--- BEGIN ---

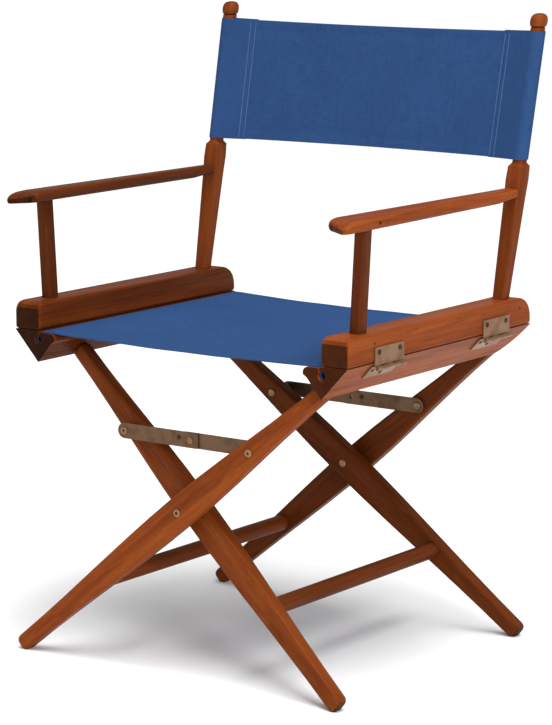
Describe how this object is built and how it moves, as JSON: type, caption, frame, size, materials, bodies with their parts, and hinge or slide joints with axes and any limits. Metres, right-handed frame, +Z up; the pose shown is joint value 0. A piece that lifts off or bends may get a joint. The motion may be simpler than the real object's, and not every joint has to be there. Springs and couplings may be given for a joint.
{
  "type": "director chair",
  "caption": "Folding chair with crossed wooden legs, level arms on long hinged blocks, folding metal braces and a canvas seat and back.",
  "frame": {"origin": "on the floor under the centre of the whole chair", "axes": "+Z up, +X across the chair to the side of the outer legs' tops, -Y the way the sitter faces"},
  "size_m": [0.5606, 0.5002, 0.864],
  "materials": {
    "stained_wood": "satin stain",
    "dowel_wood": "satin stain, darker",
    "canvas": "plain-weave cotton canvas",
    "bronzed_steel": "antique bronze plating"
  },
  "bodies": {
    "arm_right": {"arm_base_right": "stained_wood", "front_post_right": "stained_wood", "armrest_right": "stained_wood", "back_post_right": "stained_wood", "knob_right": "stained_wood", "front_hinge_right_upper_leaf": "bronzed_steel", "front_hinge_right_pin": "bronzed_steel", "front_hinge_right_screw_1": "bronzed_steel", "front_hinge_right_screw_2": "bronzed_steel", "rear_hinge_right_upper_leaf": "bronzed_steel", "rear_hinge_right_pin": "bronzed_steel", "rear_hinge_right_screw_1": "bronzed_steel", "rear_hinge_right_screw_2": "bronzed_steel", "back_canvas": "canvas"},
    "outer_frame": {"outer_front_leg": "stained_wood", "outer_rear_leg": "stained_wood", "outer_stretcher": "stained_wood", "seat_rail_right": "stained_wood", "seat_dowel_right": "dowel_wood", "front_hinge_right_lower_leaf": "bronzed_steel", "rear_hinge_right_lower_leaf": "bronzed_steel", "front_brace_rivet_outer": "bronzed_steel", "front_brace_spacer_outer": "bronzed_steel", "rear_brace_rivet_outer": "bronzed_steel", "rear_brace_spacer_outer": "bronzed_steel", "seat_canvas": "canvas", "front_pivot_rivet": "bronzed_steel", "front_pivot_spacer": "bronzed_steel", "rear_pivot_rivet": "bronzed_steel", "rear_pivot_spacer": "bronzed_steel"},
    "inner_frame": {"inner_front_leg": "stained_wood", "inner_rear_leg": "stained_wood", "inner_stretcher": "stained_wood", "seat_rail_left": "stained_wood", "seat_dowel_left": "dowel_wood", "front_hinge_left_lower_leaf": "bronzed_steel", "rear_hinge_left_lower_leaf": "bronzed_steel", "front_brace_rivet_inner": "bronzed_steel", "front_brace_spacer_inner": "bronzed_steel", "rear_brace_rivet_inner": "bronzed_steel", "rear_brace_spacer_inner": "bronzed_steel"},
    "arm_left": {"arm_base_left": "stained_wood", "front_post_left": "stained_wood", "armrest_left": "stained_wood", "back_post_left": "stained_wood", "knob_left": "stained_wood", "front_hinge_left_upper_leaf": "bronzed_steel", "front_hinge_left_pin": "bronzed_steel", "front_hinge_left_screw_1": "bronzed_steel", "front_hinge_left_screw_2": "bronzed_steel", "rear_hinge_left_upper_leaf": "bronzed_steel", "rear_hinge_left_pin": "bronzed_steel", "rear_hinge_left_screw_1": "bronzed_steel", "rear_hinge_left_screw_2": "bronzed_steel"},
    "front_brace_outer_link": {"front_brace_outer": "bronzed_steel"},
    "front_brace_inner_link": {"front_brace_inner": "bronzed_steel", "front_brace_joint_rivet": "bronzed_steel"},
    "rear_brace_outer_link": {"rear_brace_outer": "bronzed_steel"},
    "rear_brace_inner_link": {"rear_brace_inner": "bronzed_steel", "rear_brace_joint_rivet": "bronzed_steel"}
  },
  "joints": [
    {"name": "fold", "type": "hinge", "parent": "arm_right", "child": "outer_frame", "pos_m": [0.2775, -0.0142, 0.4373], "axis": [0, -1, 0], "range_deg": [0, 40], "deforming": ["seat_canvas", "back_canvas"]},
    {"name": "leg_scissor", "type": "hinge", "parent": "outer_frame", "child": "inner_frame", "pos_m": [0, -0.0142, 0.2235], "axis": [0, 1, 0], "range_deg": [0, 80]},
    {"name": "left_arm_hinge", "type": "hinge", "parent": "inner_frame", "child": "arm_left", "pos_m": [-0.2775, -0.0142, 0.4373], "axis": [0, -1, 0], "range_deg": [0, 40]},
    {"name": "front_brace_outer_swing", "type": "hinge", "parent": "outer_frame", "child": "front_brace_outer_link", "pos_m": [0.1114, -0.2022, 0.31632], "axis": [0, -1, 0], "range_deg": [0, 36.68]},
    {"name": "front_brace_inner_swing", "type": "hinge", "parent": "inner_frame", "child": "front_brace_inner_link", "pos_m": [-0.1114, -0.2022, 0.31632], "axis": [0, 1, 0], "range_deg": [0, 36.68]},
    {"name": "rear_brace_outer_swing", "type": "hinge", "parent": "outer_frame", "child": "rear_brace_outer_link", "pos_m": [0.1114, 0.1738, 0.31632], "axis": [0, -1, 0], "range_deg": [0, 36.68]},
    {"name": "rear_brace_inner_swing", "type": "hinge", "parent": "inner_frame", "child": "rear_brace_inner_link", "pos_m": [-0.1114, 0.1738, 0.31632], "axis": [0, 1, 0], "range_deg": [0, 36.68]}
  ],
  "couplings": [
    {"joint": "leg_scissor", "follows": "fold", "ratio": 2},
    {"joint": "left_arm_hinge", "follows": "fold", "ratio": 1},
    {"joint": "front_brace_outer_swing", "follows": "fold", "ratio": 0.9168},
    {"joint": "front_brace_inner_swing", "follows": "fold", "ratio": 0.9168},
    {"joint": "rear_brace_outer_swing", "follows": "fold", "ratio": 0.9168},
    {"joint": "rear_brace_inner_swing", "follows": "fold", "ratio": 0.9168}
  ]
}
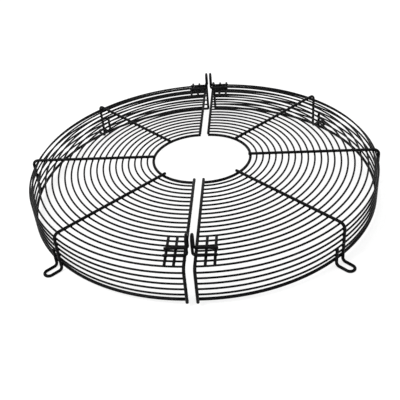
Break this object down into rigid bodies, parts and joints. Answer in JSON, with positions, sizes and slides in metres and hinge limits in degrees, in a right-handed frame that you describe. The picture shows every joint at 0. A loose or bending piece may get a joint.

--- END ---

§ WHAT YOU SHOULD DO:
Exactly as written above, please repeat the entries.

§ THE RESPONSE:
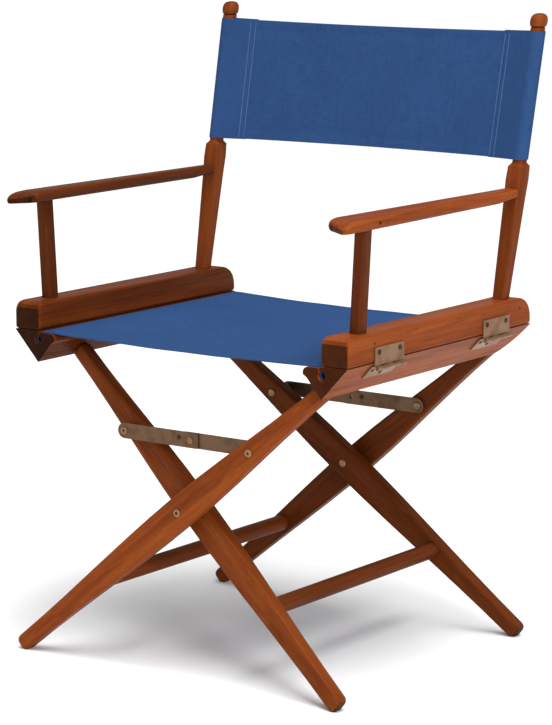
Describe how this object is built and how it moves, as JSON: type, caption, frame, size, materials, bodies with their parts, and hinge or slide joints with axes and any limits. Metres, right-handed frame, +Z up; the pose shown is joint value 0. A piece that lifts off or bends may get a joint. The motion may be simpler than the real object's, and not every joint has to be there. Springs and couplings may be given for a joint.
{
  "type": "director chair",
  "caption": "Folding chair with crossed wooden legs, level arms on long hinged blocks, folding metal braces and a canvas seat and back.",
  "frame": {"origin": "on the floor under the centre of the whole chair", "axes": "+Z up, +X across the chair to the side of the outer legs' tops, -Y the way the sitter faces"},
  "size_m": [0.5606, 0.5002, 0.864],
  "materials": {
    "stained_wood": "satin stain",
    "dowel_wood": "satin stain, darker",
    "canvas": "plain-weave cotton canvas",
    "bronzed_steel": "antique bronze plating"
  },
  "bodies": {
    "arm_right": {"arm_base_right": "stained_wood", "front_post_right": "stained_wood", "armrest_right": "stained_wood", "back_post_right": "stained_wood", "knob_right": "stained_wood", "front_hinge_right_upper_leaf": "bronzed_steel", "front_hinge_right_pin": "bronzed_steel", "front_hinge_right_screw_1": "bronzed_steel", "front_hinge_right_screw_2": "bronzed_steel", "rear_hinge_right_upper_leaf": "bronzed_steel", "rear_hinge_right_pin": "bronzed_steel", "rear_hinge_right_screw_1": "bronzed_steel", "rear_hinge_right_screw_2": "bronzed_steel", "back_canvas": "canvas"},
    "outer_frame": {"outer_front_leg": "stained_wood", "outer_rear_leg": "stained_wood", "outer_stretcher": "stained_wood", "seat_rail_right": "stained_wood", "seat_dowel_right": "dowel_wood", "front_hinge_right_lower_leaf": "bronzed_steel", "rear_hinge_right_lower_leaf": "bronzed_steel", "front_brace_rivet_outer": "bronzed_steel", "front_brace_spacer_outer": "bronzed_steel", "rear_brace_rivet_outer": "bronzed_steel", "rear_brace_spacer_outer": "bronzed_steel", "seat_canvas": "canvas", "front_pivot_rivet": "bronzed_steel", "front_pivot_spacer": "bronzed_steel", "rear_pivot_rivet": "bronzed_steel", "rear_pivot_spacer": "bronzed_steel"},
    "inner_frame": {"inner_front_leg": "stained_wood", "inner_rear_leg": "stained_wood", "inner_stretcher": "stained_wood", "seat_rail_left": "stained_wood", "seat_dowel_left": "dowel_wood", "front_hinge_left_lower_leaf": "bronzed_steel", "rear_hinge_left_lower_leaf": "bronzed_steel", "front_brace_rivet_inner": "bronzed_steel", "front_brace_spacer_inner": "bronzed_steel", "rear_brace_rivet_inner": "bronzed_steel", "rear_brace_spacer_inner": "bronzed_steel"},
    "arm_left": {"arm_base_left": "stained_wood", "front_post_left": "stained_wood", "armrest_left": "stained_wood", "back_post_left": "stained_wood", "knob_left": "stained_wood", "front_hinge_left_upper_leaf": "bronzed_steel", "front_hinge_left_pin": "bronzed_steel", "front_hinge_left_screw_1": "bronzed_steel", "front_hinge_left_screw_2": "bronzed_steel", "rear_hinge_left_upper_leaf": "bronzed_steel", "rear_hinge_left_pin": "bronzed_steel", "rear_hinge_left_screw_1": "bronzed_steel", "rear_hinge_left_screw_2": "bronzed_steel"},
    "front_brace_outer_link": {"front_brace_outer": "bronzed_steel"},
    "front_brace_inner_link": {"front_brace_inner": "bronzed_steel", "front_brace_joint_rivet": "bronzed_steel"},
    "rear_brace_outer_link": {"rear_brace_outer": "bronzed_steel"},
    "rear_brace_inner_link": {"rear_brace_inner": "bronzed_steel", "rear_brace_joint_rivet": "bronzed_steel"}
  },
  "joints": [
    {"name": "fold", "type": "hinge", "parent": "arm_right", "child": "outer_frame", "pos_m": [0.2775, -0.0142, 0.4373], "axis": [0, -1, 0], "range_deg": [0, 40], "deforming": ["seat_canvas", "back_canvas"]},
    {"name": "leg_scissor", "type": "hinge", "parent": "outer_frame", "child": "inner_frame", "pos_m": [0, -0.0142, 0.2235], "axis": [0, 1, 0], "range_deg": [0, 80]},
    {"name": "left_arm_hinge", "type": "hinge", "parent": "inner_frame", "child": "arm_left", "pos_m": [-0.2775, -0.0142, 0.4373], "axis": [0, -1, 0], "range_deg": [0, 40]},
    {"name": "front_brace_outer_swing", "type": "hinge", "parent": "outer_frame", "child": "front_brace_outer_link", "pos_m": [0.1114, -0.2022, 0.31632], "axis": [0, -1, 0], "range_deg": [0, 36.68]},
    {"name": "front_brace_inner_swing", "type": "hinge", "parent": "inner_frame", "child": "front_brace_inner_link", "pos_m": [-0.1114, -0.2022, 0.31632], "axis": [0, 1, 0], "range_deg": [0, 36.68]},
    {"name": "rear_brace_outer_swing", "type": "hinge", "parent": "outer_frame", "child": "rear_brace_outer_link", "pos_m": [0.1114, 0.1738, 0.31632], "axis": [0, -1, 0], "range_deg": [0, 36.68]},
    {"name": "rear_brace_inner_swing", "type": "hinge", "parent": "inner_frame", "child": "rear_brace_inner_link", "pos_m": [-0.1114, 0.1738, 0.31632], "axis": [0, 1, 0], "range_deg": [0, 36.68]}
  ],
  "couplings": [
    {"joint": "leg_scissor", "follows": "fold", "ratio": 2},
    {"joint": "left_arm_hinge", "follows": "fold", "ratio": 1},
    {"joint": "front_brace_outer_swing", "follows": "fold", "ratio": 0.9168},
    {"joint": "front_brace_inner_swing", "follows": "fold", "ratio": 0.9168},
    {"joint": "rear_brace_outer_swing", "follows": "fold", "ratio": 0.9168},
    {"joint": "rear_brace_inner_swing", "follows": "fold", "ratio": 0.9168}
  ]
}
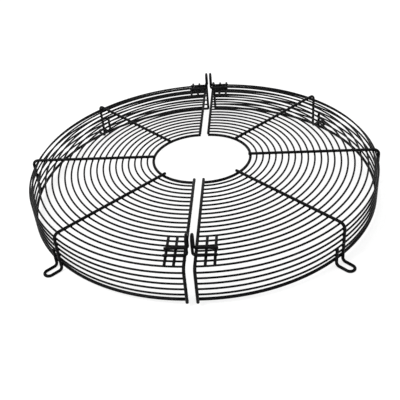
Break this object down into rigid bodies, parts and joints. Answer in JSON, with positions, sizes and slides in metres and hinge limits in degrees, in a right-handed frame that you describe. The picture shows every joint at 0. A loose or bending piece may get a joint.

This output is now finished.